We know that people like to have the inside scoop about home air conditioning systems, but don’t believe everything you hear. There’s a lot of misinformation out there. We have compiled this list of some of our favorite Not-Quite-True Air Conditioning stories, in hopes to spread the word about what works (and what doesn’t) when it comes to air conditioning.
Myth #1: Air conditioner filters should be replaced once per year.
Actually, the EPA’s Energy Star program recommends that you change your air filters monthly, or at minimum, every 3 months. Households with pets and people with allergies should be especially careful to replace the filter on a regular basis. Dirty air filters can inhibit air flow and force your A/C to work harder. This wastes energy and may cause the premature death of your air conditioner.
Myth #2: Cranking the thermostat cools the house faster.
Wrong again! Going back to the info found on that handy Energy Star website, your A/C doesn’t work harder just because you lowered the temperature on the thermostat. The thermostat cools and heats the house at a set rate, regardless of the temperature setting.
Myth #3: Ceiling fans keep the house cool.
When moving air touches your body’s perspiration, you experience a pleasant cooling effect. It’s nice for you, but it doesn’t change the temperature of the room. Running the ceiling fan without anyone around is a waste of energy. Actually, the motor in your ceiling fan creates heat, so if you’re run a ceiling fan in an empty room, you may be losing ground.
Myth #4: Turning off your AC while you’re at work saves money and energy.
This myth is actually half true, because turning off the air conditioner while you’re at work does save energy. It also forces your air conditioner to work much harder when it’s finally turned back on. The benefits of turning off the A/C every morning are negated by turning the air back on every evening.
Want to save money while you’re away? Adjust the setting less dramatically in the mornings before you leave. An adjustment to your thermostat of only 5 or 6 degrees allows your your air conditioner to work less hard during the day, while making it easier for the A/C to cool off your house at night.
Myth #5: Closing vents in unused parts of the house will push air where I want it.

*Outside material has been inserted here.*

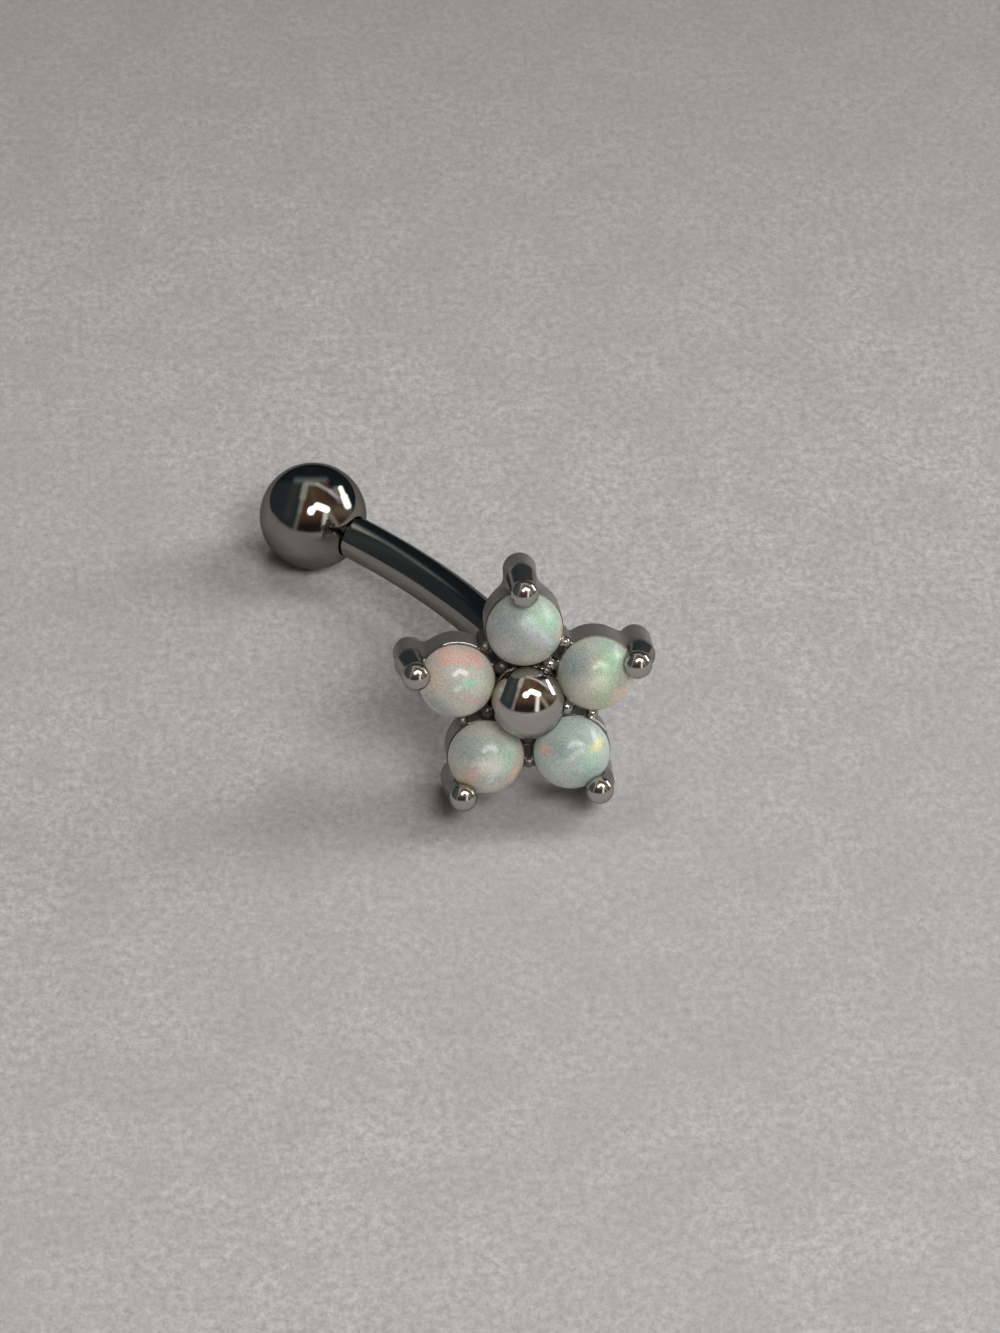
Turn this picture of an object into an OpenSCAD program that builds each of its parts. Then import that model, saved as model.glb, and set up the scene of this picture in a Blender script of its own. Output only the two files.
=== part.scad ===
// Eyebrow ring: a curved barbell with a flower of five round opals soldered to one end
// and a ball that screws on at the other. It lies as it rests by itself: on the ball and
// on the back ends of the two lower prongs, with the flower facing -Y.
// Millimetres, +Z up. The origin is on the surface, under the middle of the whole piece.

/* [Bar] */
// Diameter of the bar
bar_d = 1.2; // [1.0:0.1:1.6]
// Length of the bar along its curve, from the flower's collar to the ball
bar_length = 10; // [8:0.5:12]
// Angle that the bar bends through
bar_bend = 54; // [40:1:70]
// Way that the bar bends, as an angle round the flower's face from its right-hand side
bar_clock = 159; // [150:1:180]
// Length of the screw inside the ball
screw_length = 2.0; // [1.5:0.1:2.2]
// Outer diameter of the screw
screw_d = 1.1; // [0.8:0.05:1.1]
// Distance from one ridge of the screw to the next
screw_pitch = 0.25; // [0.2:0.05:0.4]

/* [Ball] */
// Diameter of the screw-on ball
ball_d = 3.0; // [2.8:0.1:4]
// Diameter of the flat on the ball that faces the bar
ball_flat_d = 1.26; // [1.2:0.02:1.4]
// Diameter of the hole for the screw
ball_hole_d = 1.18; // [1.16:0.01:1.2]
// Depth of the hole below the flat
ball_hole_depth = 2.25; // [2.25:0.05:2.4]
// Gap between the ball's flat and the end of the bar
seam_gap = 0.03; // [0.02:0.01:0.05]

/* [Flower] */
// Diameter of each stone
stone_d = 2.0; // [1.9:0.05:2.05]
// Height of a stone's dome above its widest line
dome_height = 0.8; // [0.5:0.05:0.95]
// Depth of a stone below its widest line
stone_depth = 0.38; // [0.3:0.02:0.45]
// Distance of the stones' centres from the middle of the flower
stone_ring_r = 1.97; // [1.95:0.01:2.0]
// Diameter of the polished bead in the middle
bead_d = 1.98; // [1.8:0.02:2.0]
// Height of the bead's centre above the stones' widest line
bead_rise = 0.38; // [0.3:0.02:0.6]

/* [Cups] */
// Wall of the cup that each stone sits in
cup_wall = 0.06; // [0.05:0.01:0.08]
// Gap between a stone and the metal round it
stone_gap = 0.02; // [0.015:0.005:0.03]
// Depth of a cup behind the stone's widest line
cup_depth = 1.15; // [1.0:0.05:1.25]
// Height of a cup's rim above the stone's widest line
cup_rim = 0.02; // [0.0:0.01:0.06]

/* [Prongs] */
// Radius of the bead at a prong's tip
tip_r = 0.38; // [0.34:0.01:0.42]
// Radius of the rounded end at the back of a prong
root_r = 0.45; // [0.4:0.01:0.5]
// Distance of a prong's tip from the flower's axis
tip_out = 3.13; // [3.1:0.01:3.2]
// Distance of a prong's back end from the flower's axis
root_out = 3.2; // [3.15:0.01:3.3]
// Height of the tip's centre above the stone's widest line
tip_height = 0.53; // [0.45:0.01:0.6]
// Depth of the back end's centre behind the stone's widest line
root_depth = 1.42; // [1.3:0.02:1.5]

/* [Hidden] */
$fn = 64;

steel = [0.62, 0.62, 0.62];
opal = [0.86, 0.90, 0.88];

// A cut runs past the face that it opens by this much
past = 1;

// The flower is drawn facing +Z, with its middle at the origin and its top stone at +Y
stones = 5;
bar_r = bar_d / 2;
ball_r = ball_d / 2;
stone_r = stone_d / 2;
bead_r = bead_d / 2;
stone_step = 360 / stones;
dome_r = (stone_r ^ 2 + dome_height ^ 2) / (2 * dome_height);
pocket_r = stone_r + stone_gap;
cup_r = pocket_r + cup_wall;
rim_r = 0.04;

// The middle column carries the cups and the bead, and its collar carries the bar
column_r = 0.94;
column_depth = 1.3;
collar_depth = 1.6;
collar_end_r = bar_r + 0.03;
collar_overlap = 0.05;
bar_start = 1.5;

// Small posts join neighbouring cups, inside and outside the slot between them
inner_post_out = 1.12;
inner_post_r = 0.2;
outer_post_out = 1.85;
outer_post_r = 0.14;
post_drop = 0.06;
post_head = 0.01;

// A thin ledge carries each stone, and the cup is open behind it
ledge_r = 0.78;
ledge_thickness = 0.15;
gallery_r = pocket_r - 0.06;

// A prong's wire is a little thinner than its two rounded ends
wire_thinning = 0.02;

bend_r = bar_length / (bar_bend * PI / 180);

// The screw's ridges: how deep they are cut, how far from the end they start, the shares of
// the pitch where their tops begin and end, and the taper and the overlap at the two ends
ridge_depth = 0.09;
ridge_start = 0.12;
ridge_shares = [0.4, 0.6];
screw_taper = 0.1;
screw_overlap = 0.1;
screw_core_r = screw_d / 2 - ridge_depth;
ball_flat_depth = sqrt(ball_r ^ 2 - (ball_flat_d / 2) ^ 2);

// Directions and places in the flower's own frame
function stone_angle(i) = 90 - stone_step * i;
function spoke(angle, out, height) = [out * cos(angle), out * sin(angle), height];
bend_way = spoke(bar_clock, 1, 0);
screw_way = bend_way * sin(bar_bend) - [0, 0, cos(bar_bend)];
bar_end = bend_way * bend_r * (1 - cos(bar_bend))
    - [0, 0, bar_start + bend_r * sin(bar_bend)];
ball_centre = bar_end + screw_way * (seam_gap + ball_flat_depth);
right_foot = spoke(stone_angle(2), root_out, -root_depth);
left_foot = spoke(stone_angle(3), root_out, -root_depth);

// The surface touches the ball and the back ends of the two lower prongs: its upward
// direction is the unit vector whose height over the three centres differs by their radii
foot_step = right_foot - left_foot;
ball_step = ball_centre - left_foot;
ball_lift = ball_r - root_r;
steps_dot = foot_step * ball_step;
steps_det = (foot_step * foot_step) * (ball_step * ball_step) - steps_dot ^ 2;
in_steps = (-foot_step * steps_dot + ball_step * (foot_step * foot_step))
    * ball_lift / steps_det;
across = cross(foot_step, ball_step) / norm(cross(foot_step, ball_step));
out_of_steps = sqrt(1 - in_steps * in_steps);
up_way = in_steps + across * out_of_steps * sign(across[1]);

// The turn that stands that direction upright, and then faces the flower to -Y
tilt_axis = cross(up_way, [0, 0, 1]) / norm(cross(up_way, [0, 0, 1]));
tilt_angle = acos(up_way[2]);
function tilted(p) = p * cos(tilt_angle) + cross(tilt_axis, p) * sin(tilt_angle)
    + tilt_axis * (tilt_axis * p) * (1 - cos(tilt_angle));
face_way = tilted([0, 0, 1]);
heading = -90 - atan2(face_way[1], face_way[0]);
function headed(p) = [p[0] * cos(heading) - p[1] * sin(heading),
                      p[0] * sin(heading) + p[1] * cos(heading), p[2]];
function laid(p) = headed(tilted(p));

// The middle of the box that the ball and the prongs' ends span
ends = concat([[laid(ball_centre), ball_r]],
    [for (i = [0 : stones - 1]) [laid(spoke(stone_angle(i), tip_out, tip_height)), tip_r]],
    [for (i = [0 : stones - 1]) [laid(spoke(stone_angle(i), root_out, -root_depth)), root_r]]);
function low(axis) = min([for (e = ends) e[0][axis] - e[1]]);
function high(axis) = max([for (e = ends) e[0][axis] + e[1]]);
middle = [(low(0) + high(0)) / 2, (low(1) + high(1)) / 2, low(2)];

// Puts what is drawn in the flower's frame on the surface as it rests
module lie_down() {
    translate(-middle)
        rotate([0, 0, heading])
            rotate(a = tilt_angle, v = tilt_axis)
                children();
}

// Places its children at the end of the bar, with +Z along the screw
module at_bar_end() {
    translate(bar_end)
        rotate([0, 0, bar_clock])
            rotate([0, 180 - bar_bend, 0])
                children();
}

// Places its children at the centre of one stone
module at_stone(i) {
    rotate([0, 0, stone_angle(i)])
        translate([stone_ring_r, 0, 0])
            children();
}

// A round stone with a domed front and a flat back, grown all round by a gap
module cabochon(gap = 0) {
    intersection() {
        translate([0, 0, -stone_depth - gap])
            cylinder(r = stone_r + gap, h = stone_depth + dome_height + 2 * gap);
        translate([0, 0, dome_height - dome_r])
            sphere(r = dome_r + gap);
    }
}

// One cup, open at the back behind its ledge, with a rounded rim
module cup() {
    ledge_top = -stone_depth - stone_gap;
    difference() {
        translate([0, 0, -cup_depth])
            cylinder(r = cup_r, h = cup_depth + cup_rim);
        translate([0, 0, -cup_depth - past])
            cylinder(r = ledge_r, h = cup_depth + past);
        translate([0, 0, -cup_depth - past])
            cylinder(r = gallery_r, h = cup_depth + past + ledge_top - ledge_thickness);
    }
    translate([0, 0, cup_rim])
        rotate_extrude()
            translate([pocket_r + cup_wall / 2, 0])
                circle(r = rim_r, $fn = 24);
}

// One prong: a tapered wire with a rounded back end and a beaded tip
module prong() {
    lean = atan2(tip_out - root_out, tip_height + root_depth);
    wire_length = norm([tip_out - root_out, tip_height + root_depth]);
    translate([root_out - stone_ring_r, 0, -root_depth]) {
        sphere(r = root_r);
        rotate([0, lean, 0]) {
            cylinder(r1 = root_r - wire_thinning, r2 = tip_r - wire_thinning, h = wire_length);
            translate([0, 0, wire_length])
                sphere(r = tip_r);
        }
    }
}

// A short post with a round head, in the notch between two cups
module notch_post(i, out, r) {
    height = cup_depth - post_drop;
    rotate([0, 0, stone_angle(i + 0.5)])
        translate([out, 0, -cup_depth]) {
            cylinder(r = r, h = height);
            translate([0, 0, height])
                sphere(r = r + post_head);
        }
}

// The column in the middle, its bead in front and its collar behind
module flower_middle() {
    translate([0, 0, -column_depth])
        cylinder(r = column_r, h = column_depth + bead_rise / 2);
    translate([0, 0, bead_rise])
        sphere(r = bead_r);
    translate([0, 0, -collar_depth])
        cylinder(r1 = collar_end_r, r2 = column_r, h = collar_depth - column_depth
            + collar_overlap);
}

// The bent bar, from inside the collar to the ball's flat
module bent_bar() {
    rotate([0, 0, bar_clock])
        translate([bend_r, 0, -bar_start])
            rotate([90, 180, 0])
                rotate_extrude(angle = bar_bend, $fn = 128)
                    translate([bend_r, 0])
                        circle(r = bar_r);
}

// The screw that the ball turns on: its ridges are rings of the screw's size
module screw() {
    ridges = floor((screw_length - ridge_start - screw_taper) / screw_pitch);
    ridge = [[0, screw_core_r], [ridge_shares[0], screw_d / 2], [ridge_shares[1], screw_d / 2]];
    profile = concat([[0, -screw_overlap], [screw_core_r, -screw_overlap]],
        [for (k = [0 : ridges - 1], p = ridge) [p[1], ridge_start + (k + p[0]) * screw_pitch]],
        [[screw_core_r, ridge_start + ridges * screw_pitch],
         [screw_core_r, screw_length - screw_taper],
         [screw_core_r - screw_taper, screw_length], [0, screw_length]]);
    at_bar_end()
        rotate_extrude()
            polygon(profile);
}

// The flower, the bar and the screw are soldered into one solid
module flower_barbell() {
    color(steel)
        lie_down() {
            difference() {
                union() {
                    for (i = [0 : stones - 1]) {
                        at_stone(i)
                            cup();
                        at_stone(i)
                            prong();
                        notch_post(i, inner_post_out, inner_post_r);
                        notch_post(i, outer_post_out, outer_post_r);
                    }
                    flower_middle();
                }
                for (i = [0 : stones - 1])
                    at_stone(i)
                        cabochon(stone_gap);
            }
            bent_bar();
            screw();
        }
}

// The ball, with its flat and a plain hole where the screw turns
module screw_ball() {
    color(steel)
        lie_down()
            at_bar_end()
                translate([0, 0, seam_gap])
                    difference() {
                        translate([0, 0, ball_flat_depth])
                            sphere(r = ball_r);
                        translate([-ball_r, -ball_r, -ball_r])
                            cube([ball_d, ball_d, ball_r]);
                        translate([0, 0, -past])
                            cylinder(d = ball_hole_d, h = ball_hole_depth + past);
                    }
}

// One opal in its cup, counted clockwise from the top of the flower
module opal_stone(i) {
    color(opal)
        lie_down()
            at_stone(i)
                cabochon();
}

flower_barbell();
screw_ball();
opal_stone(0);  // opal_top
opal_stone(1);  // opal_right
opal_stone(2);  // opal_lower_right
opal_stone(3);  // opal_lower_left
opal_stone(4);  // opal_left
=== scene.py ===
# Eyebrow ring: a bent steel barbell with a flower of five opals, lying on pale paper.
# The named sizes are millimetres. Meshes are in metres, in the frame's own axes.
import math

import bpy
import numpy as np
from mathutils import Matrix, Vector


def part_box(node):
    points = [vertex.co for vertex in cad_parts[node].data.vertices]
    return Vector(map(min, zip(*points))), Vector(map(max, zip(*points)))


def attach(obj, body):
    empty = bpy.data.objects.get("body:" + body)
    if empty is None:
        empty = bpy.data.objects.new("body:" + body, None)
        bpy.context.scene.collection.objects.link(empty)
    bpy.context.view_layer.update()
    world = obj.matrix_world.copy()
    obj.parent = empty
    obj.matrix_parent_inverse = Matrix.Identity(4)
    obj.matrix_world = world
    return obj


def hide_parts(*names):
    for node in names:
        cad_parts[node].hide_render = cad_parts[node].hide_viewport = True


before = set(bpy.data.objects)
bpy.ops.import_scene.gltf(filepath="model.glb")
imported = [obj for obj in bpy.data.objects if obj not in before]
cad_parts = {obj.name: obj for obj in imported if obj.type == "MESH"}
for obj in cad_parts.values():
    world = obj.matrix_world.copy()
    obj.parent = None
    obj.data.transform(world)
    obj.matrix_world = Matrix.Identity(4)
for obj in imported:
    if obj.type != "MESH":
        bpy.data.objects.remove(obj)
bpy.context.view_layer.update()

MM = 0.001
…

Although this may have been true at one time, it’s not anymore. Modern, high performance A/C systems rely on a delicate balance to keep your house sufficiently cool. By closing off parts of the house, you upset the balance and cause your system to work harder in compensation. And don’t forget: A/C systems have a convenient de-humidifying effect. Closing off parts of the house could lead to moisture problems down the road.